REPUBLIKA.CO.ID, BOGOR -- Elektornifikasi transaksi menjadi non tunai merupakan keniscayaan dan industri keuangan berbasis teknologi (fintech) terutama Islamic fintech membawa gaya baru bagi keuangan Indonesia. Sayangnya, belum banyak pengusaha Muslim yang menggarap lahan ini.
Dalam Tasyakur Peluncuran Departemen Ilmu Ekonomi Syariah di IPB Convention Center, Selasa (16/5), Komisaris Utama sekaligus pemilik PT Veritra Sentosa Internasional (Treni) Ustadz Yusuf Mansur menjelaskan, kalau bicara ekonomi Indonesia, kebanyakan selalu yang biasa-biasa saja. Padahal, ada gaya baru buat ekonomi dan keuangan Indonesia, fintech dan bergeraknya masyarakat menuju masyarakat non tunai. Produk Treni, Paytren yang saat ini valuasinya diprediksi sekitar Rp 4 triliun, diakui Ustadz Yusuf, dibangun karena keajaiban dari Allah SWT.
Kalau pemerintah membagi bantuan tunai ke bawah tanpa manajemen agar uang sampai tepat sasaran, bisa jadi masalah. ''Paytren alhamdulillah itu paduan teknologi kartu gesek dan tempel dengan ponsel pintar,'' kata Ustadz Yusuf.
Paytren memungkinkan aneka pembayaran hanya dengan memindai QR code saja. Bila pembayaran biasanya antre ke kasir, dengan teknologi baru Paytren memungkinkan pembayaran dengan memindai barcode di ponsel tanpa pembeli antre ke kasir.
Pemerintah pusing membangun masyarakat non tunai. Sementara Parytren sendiri digerakkan individu. Ia menekankan agar siapapun tak meremehkan jumlah transaksi harian masyarakat.

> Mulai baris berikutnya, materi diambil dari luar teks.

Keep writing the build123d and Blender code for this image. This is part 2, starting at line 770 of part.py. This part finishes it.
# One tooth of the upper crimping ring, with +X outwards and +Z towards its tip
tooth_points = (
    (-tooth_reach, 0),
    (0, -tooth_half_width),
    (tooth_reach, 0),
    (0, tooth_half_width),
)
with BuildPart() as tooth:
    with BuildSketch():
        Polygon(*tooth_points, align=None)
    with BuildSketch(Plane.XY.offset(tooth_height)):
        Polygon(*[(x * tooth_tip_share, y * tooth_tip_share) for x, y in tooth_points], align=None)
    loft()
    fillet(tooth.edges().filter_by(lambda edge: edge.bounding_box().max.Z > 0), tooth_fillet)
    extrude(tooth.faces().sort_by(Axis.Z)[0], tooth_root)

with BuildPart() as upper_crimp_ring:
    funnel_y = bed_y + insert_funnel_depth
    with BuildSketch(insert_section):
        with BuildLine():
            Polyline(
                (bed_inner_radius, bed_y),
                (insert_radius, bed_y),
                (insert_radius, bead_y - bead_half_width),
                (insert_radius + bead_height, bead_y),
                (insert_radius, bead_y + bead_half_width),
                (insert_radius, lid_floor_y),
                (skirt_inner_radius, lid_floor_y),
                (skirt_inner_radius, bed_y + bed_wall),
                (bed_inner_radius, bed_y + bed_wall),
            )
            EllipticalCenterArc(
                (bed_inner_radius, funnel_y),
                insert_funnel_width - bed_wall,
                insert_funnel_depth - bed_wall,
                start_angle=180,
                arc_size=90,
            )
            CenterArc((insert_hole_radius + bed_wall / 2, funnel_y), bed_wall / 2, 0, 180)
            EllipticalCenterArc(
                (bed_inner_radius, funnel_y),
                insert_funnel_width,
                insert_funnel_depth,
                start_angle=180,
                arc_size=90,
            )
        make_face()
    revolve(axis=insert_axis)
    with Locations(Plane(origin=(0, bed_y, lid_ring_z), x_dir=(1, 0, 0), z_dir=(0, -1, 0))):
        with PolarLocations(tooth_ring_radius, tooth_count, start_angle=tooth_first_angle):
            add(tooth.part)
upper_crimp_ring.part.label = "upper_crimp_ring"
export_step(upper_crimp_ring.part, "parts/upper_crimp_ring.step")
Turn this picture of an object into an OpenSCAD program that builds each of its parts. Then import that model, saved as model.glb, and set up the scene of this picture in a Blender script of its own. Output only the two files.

Paytren merupakan aplikasi ponsel untuk aneka pembayaran non tunai. Ustadz Yusuf menyadari transaksi adalah data. Dengan membuat Payten, Ustadz Yusuf ingin membangun 'sekoci'. Nyaris tak ada industri fintech yang tidak digarap asing dan mereka sudah masuk ke Indonesia.
Sayangnya, banyak transaksi di berbagai institusi belum terintegrasi dan dielektronifikasi. Di sisi lain banyak perusahaan rintisan (startup) mengeruk pengguna baru dengan membanting harga produk. ''Itu bakar duit. Kalau sudah begitu repot kita, tidak ada asas keadilan karena harga dibentuk dengan tidak masuk akal. Di sana peran pemerintah,'' ungkap Ustadz Yusuf.
Fintech hanya soal kebiasaan. Kalau sudah kenal, akan cinta dengan fintech. Startup dan fintech bukan mainan tapi industri masa depan. ''Anak-anak muda belajar serius, jangan kebanyakan main dan nongkrong. Jangan sampai kita tambah terlambat,'' kata Ustadz Yusuf.
Ustadz Yusuf melihat, ada 'penyakit' di anak muda. Begitu startup mereka yang dibiayai pemerintah sukses, mereka mencari angel investor. Ia bersyukur, atas karunia Allah, ia tidak tidak melepas Paytren saat sudah ada yang menawarkan Rp 4 triliun. ''Saya bilang, saya pengen valuasi Rp 20 triliun. Dia bilang itu bisa kalau penguna Paytren sudah satu miliar orang. Saya bilang, saya akan ke sana insya Allah,'' ungkap Ustadz Yusuf.
Paytren sendiri bukan tanpa hambatan, ada bahkan yang mengharamkan. Padahal syariah sangat luas. Memenuhi hajat orang banyak itu bagian syariat.
Kepada umat Islam, ia mengajak, untuk memilih bisnis saudara sendiri karena uangnya untuk kebaikan dan berputar di kebaikan. Paytren bahkan membuat revolusi dengan hanya memungut biaya Rp 6.000 untuk berapapun dana yang para TKI transfer menggunakan Paytren. Ia agak khawatir dengan fintech karena regulasinya belum siap. Tapi, itu bisa segera dikejar.